Heroku Deployment for Advanced Beginners

You’ve deployed a couple Rails apps to Heroku. You know all about heroku create and git push heroku master. What’s next?

So much

  • Must-have addons. Most any Heroku deployed app should have New Relic. Its free, gives you highly useful stats, and actually makes your site faster. On the free tier, Heroku will spin down your server if there’s no traffic. In this sleeping state, when you visit the site you may experience a notable lag as Heroku loads the app from disk. New Relic will periodically ping your site, keeping it from sleeping and becoming laggy.

    heroku addons:add newrelic:standard
    

    PG Backups is another free addon for those of us using Heroku Postgres. It will automatically back up snapshots of your database to S3, let you download snapshots, and a bunch more useful things. Did I mention it’s free?

    heroku addons:add pgbackups
    
  • Separate staging and production deployments. When we deploy our apps, we want a way to make sure they are behaving the way we expect in the production environment, without inconveniencing other users.
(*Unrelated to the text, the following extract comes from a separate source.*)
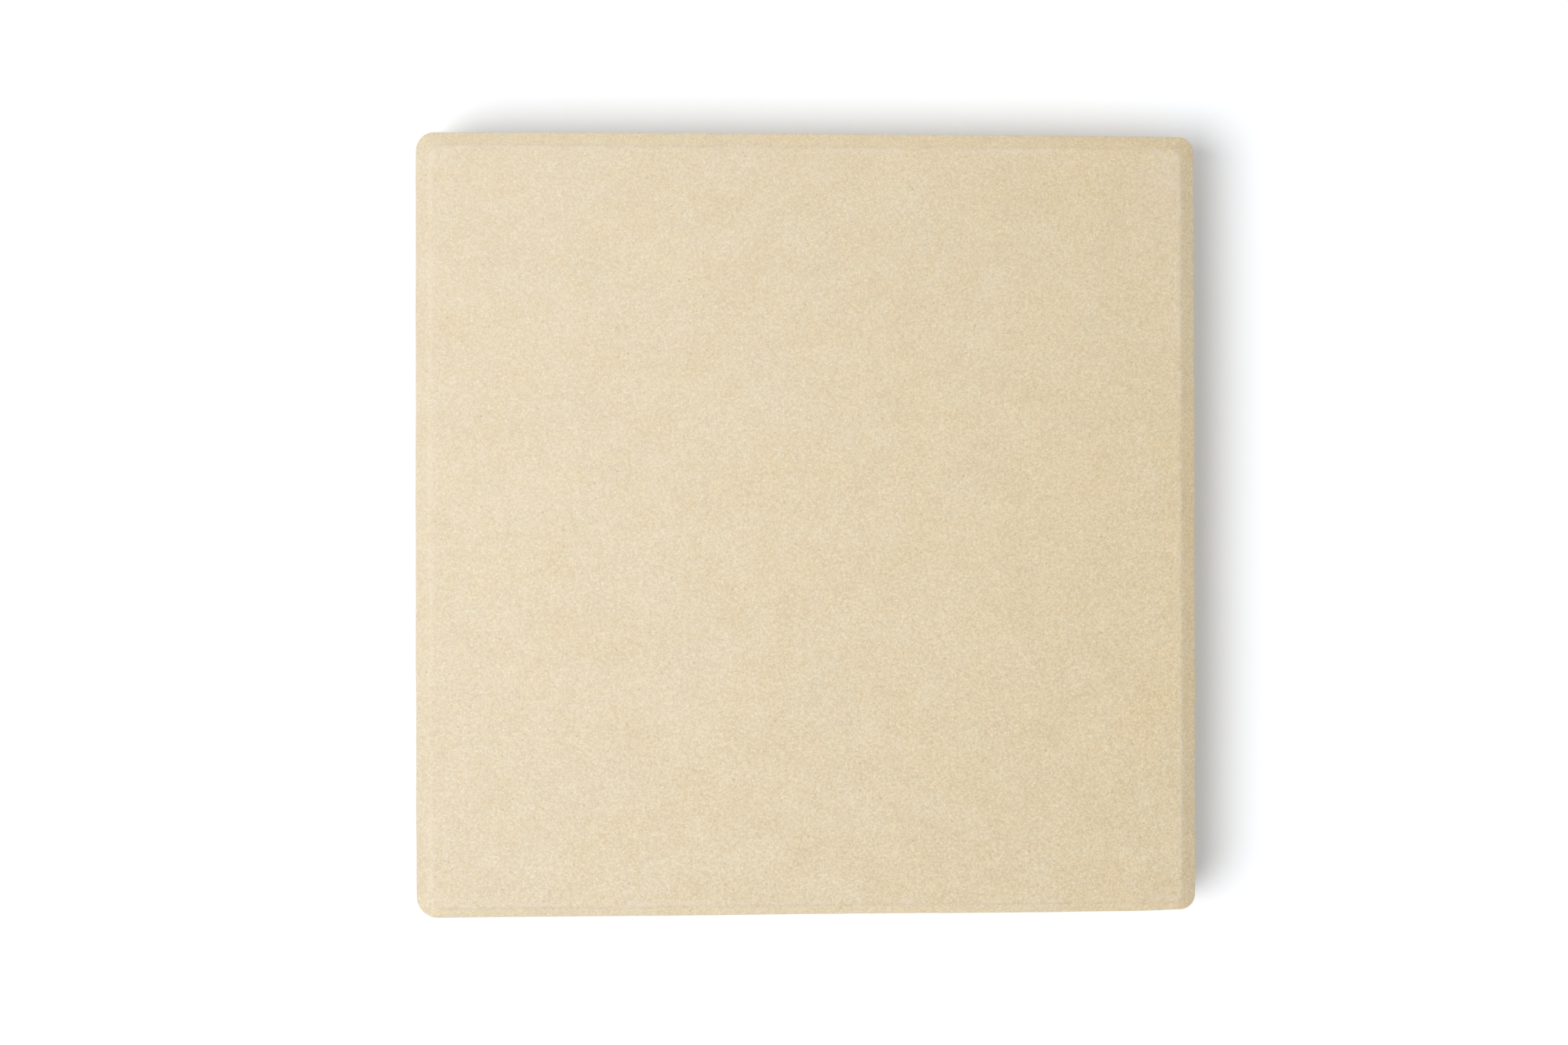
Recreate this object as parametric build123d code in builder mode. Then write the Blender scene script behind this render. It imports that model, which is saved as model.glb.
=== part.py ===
from build123d import *
import os

# A leather-tooling slab: one square block of fine-grained stone with a bevelled top edge,
# standing on four moulded rubber feet, each held on by a disc of double-sided foam tape.
# Millimetres. +Z is up, -Y is the front, and the origin is on the bench under the middle.

# Stone
SLAB_SIDE = 305.0
SLAB_THICKNESS = 30.0
CORNER_RADIUS = 7.0
BEVEL_WIDTH = 5.4
BEVEL_DEPTH = 4.5
RIDGE_RADIUS = 0.8
UNDER_EDGE = 1.5

# Rubber feet, widest where they are stuck on
FOOT_HEIGHT = 4.0
FOOT_BASE_RADIUS = 9.6
FOOT_DRAFT = 8.0
FOOT_EDGE_RADIUS = 0.8
FOOT_INSET = 32.0
GRIP_RING_RADII = (6.8, 3.6)
GRIP_GROOVE_WIDTH = 0.9
GRIP_GROOVE_DEPTH = 0.6

# Foam tape
TAPE_RADIUS = 9.0
TAPE_THICKNESS = 0.8

# Heights above the bench, and the reach of each foot from the middle
SLAB_BOTTOM = FOOT_HEIGHT + TAPE_THICKNESS
FOOT_REACH = SLAB_SIDE / 2 - FOOT_INSET

# Which way each foot lies from the middle, in X and Y
CORNERS = {
    "front_left": (-1, -1),
    "front_right": (1, -1),
    "back_left": (-1, 1),
    "back_right": (1, 1),
}

os.makedirs("parts", exist_ok=True)

# The slab: a rounded square with a bevel round the work face. The ridge where the work face
# meets the bevel is worn round, and the lower edge has a small cut arris.
with BuildPart() as stone_slab:
    with BuildSketch(Plane.XY.offset(SLAB_BOTTOM)):
        RectangleRounded(SLAB_SIDE, SLAB_SIDE, CORNER_RADIUS)
    extrude(amount=SLAB_THICKNESS)
    work_face = stone_slab.faces().sort_by(Axis.Z)[-1]
    chamfer(work_face.outer_wire().edges(), BEVEL_WIDTH, BEVEL_DEPTH, reference=work_face)
    work_face = stone_slab.faces().sort_by(Axis.Z)[-1]
    fillet(work_face.outer_wire().edges(), radius=RIDGE_RADIUS)
    underside = stone_slab.faces().sort_by(Axis.Z)[0]
    chamfer(underside.outer_wire().edges(), length=UNDER_EDGE)
stone_slab.part.label = "stone_slab"
export_step(stone_slab.part, "parts/stone_slab.step")

for corner, (side_x, side_y) in CORNERS.items():
    foot_plane = Plane(origin=(side_x * FOOT_REACH, side_y * FOOT_REACH, 0))

    # A foot: a low cone frustum with a rounded lower edge and grip grooves in its underside
    with BuildPart() as foot:
        with BuildSketch(foot_plane):
            Circle(FOOT_BASE_RADIUS)
        extrude(amount=FOOT_HEIGHT, taper=-FOOT_DRAFT)
        fillet(foot.edges().group_by(Axis.Z)[0], radius=FOOT_EDGE_RADIUS)
        with BuildSketch(foot_plane):
            for ring_radius in GRIP_RING_RADII:
                Circle(ring_radius + GRIP_GROOVE_WIDTH / 2)
                Circle(ring_radius - GRIP_GROOVE_WIDTH / 2, mode=Mode.SUBTRACT)
        extrude(amount=GRIP_GROOVE_DEPTH, mode=Mode.SUBTRACT)
    foot.part.label = "foot_" + corner
    export_step(foot.part, "parts/foot_" + corner + ".step")

    # The tape disc between the foot's flat top and the stone
    with BuildPart() as adhesive_disc:
        with BuildSketch(foot_plane.offset(FOOT_HEIGHT)):
            Circle(TAPE_RADIUS)
        extrude(amount=TAPE_THICKNESS)
    adhesive_disc.part.label = "adhesive_disc_" + corner
    export_step(adhesive_disc.part, "parts/adhesive_disc_" + corner + ".step")
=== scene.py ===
import itertools
import math

import bpy
import numpy as np
from mathutils import Matrix, Vector


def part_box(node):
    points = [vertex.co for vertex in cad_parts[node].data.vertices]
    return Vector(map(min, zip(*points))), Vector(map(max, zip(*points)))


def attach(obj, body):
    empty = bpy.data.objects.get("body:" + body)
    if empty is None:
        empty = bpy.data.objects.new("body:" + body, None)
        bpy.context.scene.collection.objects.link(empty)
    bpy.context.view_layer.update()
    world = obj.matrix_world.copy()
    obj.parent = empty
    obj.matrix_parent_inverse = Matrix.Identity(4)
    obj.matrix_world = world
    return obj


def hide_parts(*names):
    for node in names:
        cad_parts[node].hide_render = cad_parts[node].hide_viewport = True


# A leather-tooling slab of beige, sandy-grained stone on four stick-on rubber feet, seen from above.
# Everything is in metres, in the part's own frame: +Z up, -Y the front, the bench at z = 0.

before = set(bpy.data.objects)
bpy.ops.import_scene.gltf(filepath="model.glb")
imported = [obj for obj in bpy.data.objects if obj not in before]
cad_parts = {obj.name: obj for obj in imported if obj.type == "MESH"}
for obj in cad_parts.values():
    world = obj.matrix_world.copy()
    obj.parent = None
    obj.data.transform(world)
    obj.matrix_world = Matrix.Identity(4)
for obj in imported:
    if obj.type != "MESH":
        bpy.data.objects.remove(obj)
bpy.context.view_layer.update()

MM = 0.001


# Shared helpers ----------------------------------------------------------------------------------

# After how many steps along each axis the random values repeat
TILE = 64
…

We need a “staging” server where we can test out fresh code before it is exposed to the world at large.
    Heroku has an excellent guide on this, but make sure staging is the default Heroku app. If your staging environment is called staging, issue this command:

    git config heroku.remote staging
    

    With this set, any Heroku commands will apply to staging unless you append them with --app Myapp. This is great for when we issue potentially destructive commands. If our staging environment gets hosed, its not a big deal.

  • Mirror the production database to staging. One way to increase the value of our staging environments is to use data that is as close as possible to the production app. If you’re using PG Backups, Heroku has a handy guide for copying databases between apps. The magic happens here:

    heroku pgbackups:restore HEROKU_POSTGRESQL_TURQUOISE -a target-app \
    `heroku pgbackups:url -a source-app`
    

    We must be careful that we sanitize any sensitive data. If users are storing confidential or personal information, write a rake task to edit or delete that sensitive data before it hits your (insecure) staging environment.

  • Use environment variables. By default, Rails has a gaping security hole. The app/initializers/secret_token.rb file contains, by default, a long random string that is used to encrypt the session cookie. You’ve probably checked this file into version control at least once. If that’s the case, anyone with access to your repo can impersonate other users and possibly gain admin access to the site!
    Here’s a quick fix. In your secret_token.rb:

    MyApp::Application.config.secret_token = if Rails.env.development? or Rails.env.test?
      ('x' * 30) # meets minimum requirement of 30 chars long
    else
      ENV['SECRET_TOKEN']
    end
    

    This sets your secret token to the value of an environment variable in production only. We can set that environment variable like so:

    heroku config:set SECRET_TOKEN=somelongrandomstringoflettersandnumbers
    

    We should also store any API passwords or tokens in environment variables. That said, it can be easy to lose track of all the environment variables associated with a deployment. We can pull them from the server and store them in a .env file, like so:

    heroku plugins:install git://github.com/ddollar/heroku-config.git
    heroku config:pull --overwrite --interactive
    

    Just be sure to add any sensitive .env file to .gitignore!

  • Procfiles. Heroku recommends deploying with the Unicorn server. Problem is, debugging utilities like Pry and better_errors don’t play nice with Unicorn’s threaded architecture. To get around this, and also to avoid Unicorn’s slow startup, we can use different production and development servers.
    I use Thin for development. If you’re using Heroku’s foreman, you may be familiar with the Procfile. A Procfile with unicorn might look like this:

    web: bundle exec unicorn -p $PORT -c ./config/unicorn.rb
    

    We can write a new Procfile.dev, with this line to start Thin:

    web: bundle exec thin start
    

    When we’re developing, we can now invoke the development server with foreman start -f Procfile.dev. When we deploy to Heroku, it will read our un-suffixed Procfile and correctly use Unicorn.

  • Use Hirefire for background processing. Running jobs in Heroku can get expensive in a hurry. A single worker will run you over $30 a month. Hirefire will cut by up to two thirds, by dynamically adding and removing workers from your app. You can set a minimum and maximum, so there’s no danger of sticker shock.
    The only downside is that it polls your app about once a minute to determine how many worker dynos it needs to add. If you have jobs waiting to be processed, they may not get run until the next polling cycle. Small price to pay, IMO.